M has been watching her back for more than two months and now, she is fed up. She just wants to go home.
It is emotionally exhausting. She hasn't had a good night's sleep for weeks. Every little sound sends her sitting bolt upright in bed, convinced that another round of gunfire has started.
She comforts herself by saying the protesters have dispersed - but understandably, she is still afraid, especially when she can see barricades burning from her bedroom window.
It is lonely. She doesn't speak Thai so has not befriended anyone in her apartment block. Thankfully, the Internet is still up, so she can stay connected with her friends and family back home.
But the last straw was not being able to shop and eat because the protests are being held in the city's main shopping area.
"What's the point of being in Bangkok and not shopping or eating?" she lamented. "I moved here, putting up with the traffic and chaos, for the cheap food and clothes."
"There must be some places," I replied, pointing out that some Singaporeans, despite the Government's travel advisory, were still pouring into the city in search of imitation watches and fake antiques.
"The stupid tourists, you mean," she noted darkly.
Ah yes, the stupid tourists. The idiots who hear "protests" and think "perfect for a holiday". The ones who go to trouble spots, thinking: "It's nothing to do with me because they're fighting each other."
They forget that bullets and Molotov cocktails don't check passports. A lot of people who have been killed or injured so far were just in the wrong place at the wrong time. If anything happens, they scream at their government and demand that they be airlifted home/rescued from prison/given compensation.
Many Red Shirts thought they were invincible because they had amulets to protect them. But, according to M, many tourists from Asean countries, including Singapore, are acting that way too.
"Their amulet is their sheer stupidity. They think things in Bangkok are just as they are back home."
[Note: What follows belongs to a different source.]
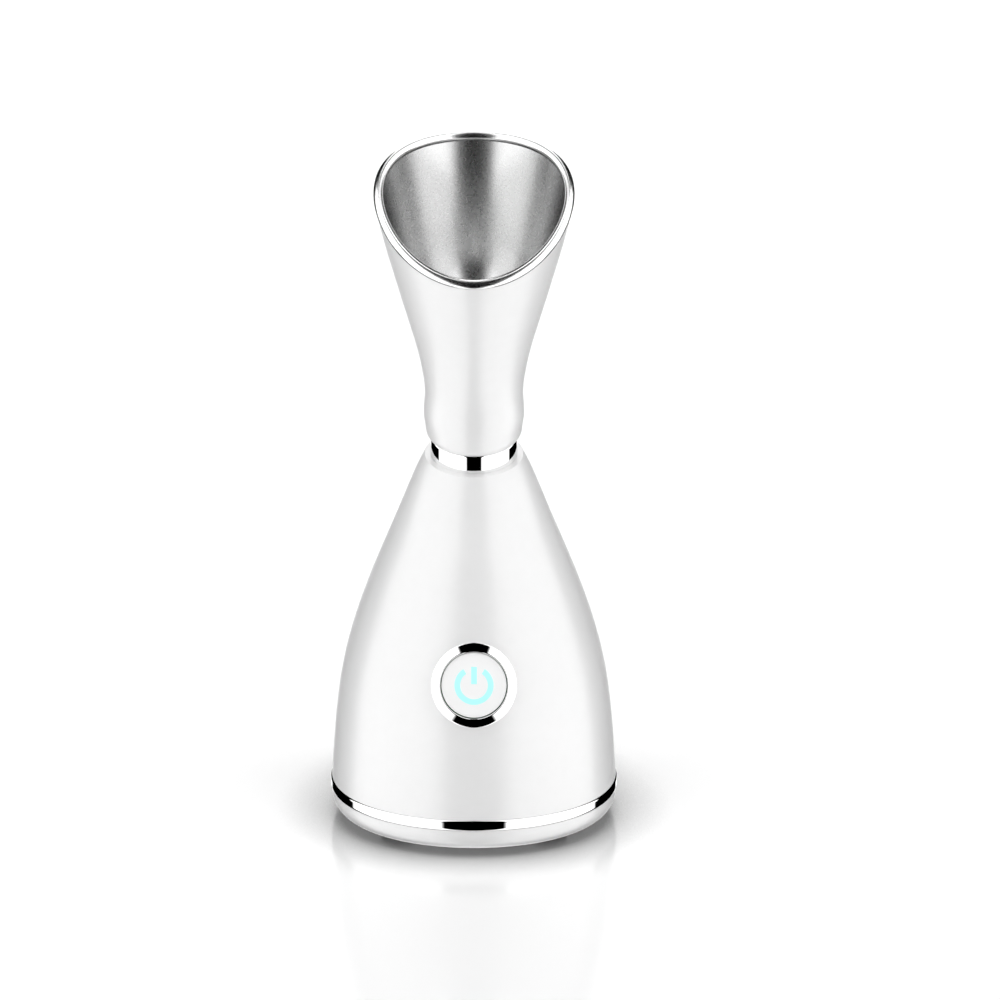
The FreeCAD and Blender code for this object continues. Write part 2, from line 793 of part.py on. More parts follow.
def boiler_cup():
    """Steel cup that boils the water; its flange bolts to the stand."""
    inner = boiler_radius - boiler_wall
    shape = rod(boiler_radius, boiler_bottom, boiler_top, 0, boiler_y)
    shape = shape.fuse(rod(flange_radius, boiler_top - flange_thickness, boiler_top, 0, boiler_y))
    feed = along_y(rod(feed_radius, 0, boiler_wall + 0.5 + feed_reach), boiler_y + inner - 0.5, spigot_height)
    shape = shape.fuse(feed)
    shape = shape.cut(rod(inner, boiler_bottom + boiler_wall, boiler_top + 1, 0, boiler_y))
    bore = rod(feed_radius - 1.0, 0, boiler_wall + 8)
    shape = shape.cut(along_y(bore, boiler_y + inner - 3, spigot_height))
    return with_stud_holes(shape, stud_clear, boiler_top - 4, boiler_top + 1)


def boiler_gasket():
    shape = tube(flange_radius, boiler_radius - boiler_wall,
                 boiler_top, boiler_top + gasket_thickness, 0, boiler_y)
    return with_stud_holes(shape, stud_clear, boiler_top - 1, boiler_top + 3)


def boiler_lid():
    low = boiler_top + gasket_thickness
    shape = rod(flange_radius, low, lid_top, 0, boiler_y)
    shape = shape.fuse(rod(riser_radius, low, lid_top + nipple_height, 0, boiler_y))
    shape = shape.cut(rod(riser_bore, low - 1, lid_top + nipple_height + 1, 0, boiler_y))
    return with_stud_holes(shape, stud_clear, low - 1, lid_top + 1)


def lid_screws():
    low = boiler_top - flange_thickness - 2.5
    return Part.makeCompound([screw(p.x, p.y, low, lid_top, stud_radius, stud_head, False)
                              for p in stud_places()])


def boiler_stand():
    top = boiler_top - flange_thickness
    shape = tube(flange_radius, boiler_radius + 0.4, top - 3, top, 0, boiler_y)
    for p in on_circle(3, stud_circle, 30):
        shape = shape.fuse(rod(leg_radius, floor_z, top - 1, p.x, p.y + boiler_y))
    shape = shape.cut(tube(flange_radius + 20, flange_radius + 1, floor_z - 1, top + 1, 0, boiler_y))
    return with_stud_holes(shape, stud_thread, top - 4, top + 1).removeSplitter()


def heater_plate():
    low = boiler_bottom - heater_thickness
    shape = rod(heater_radius, low, boiler_bottom, 0, boiler_y)
    for side in (-1, 1):
        shape = shape.fuse(block(side * 9 - 2, side * 9 + 2, boiler_y - 10, boiler_y - 6, low - 3, low))
    return shape


def thermostat():
    low = boiler_bottom - heater_thickness
    shape = rod(thermostat_radius, low - 5, low, 0, boiler_y + 2)
    for side in (-1, 1):
        blade = block(side * 3 - 0.8, side * 3 + 0.8, boiler_y + 1.6, boiler_y + 2.4, low - 9, low - 5)
        shape = shape.fuse(blade)
    return shape


def thermal_fuse():
    low = boiler_bottom - heater_thickness
    start = V(-0.5 * fuse_length, boiler_y + 12, low - fuse_radius)
    return Part.makeCylinder(fuse_radius, fuse_length, start, V(1, 0, 0))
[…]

M is pretty gloomy about the future of Thailand. She's told her boss she's had enough and is leaving Bangkok. For good. Tomorrow, she's taking advantage of the recent clampdown to make a dash for the airport, and head back home.
Where she can shop again. She said: "I know everything is cheap in Bangkok but so is life. I'm not about to die for a 50-baht shirt."
Even Tabitha Wang is not tempted by the thought of a to-die-for 50-baht shirt.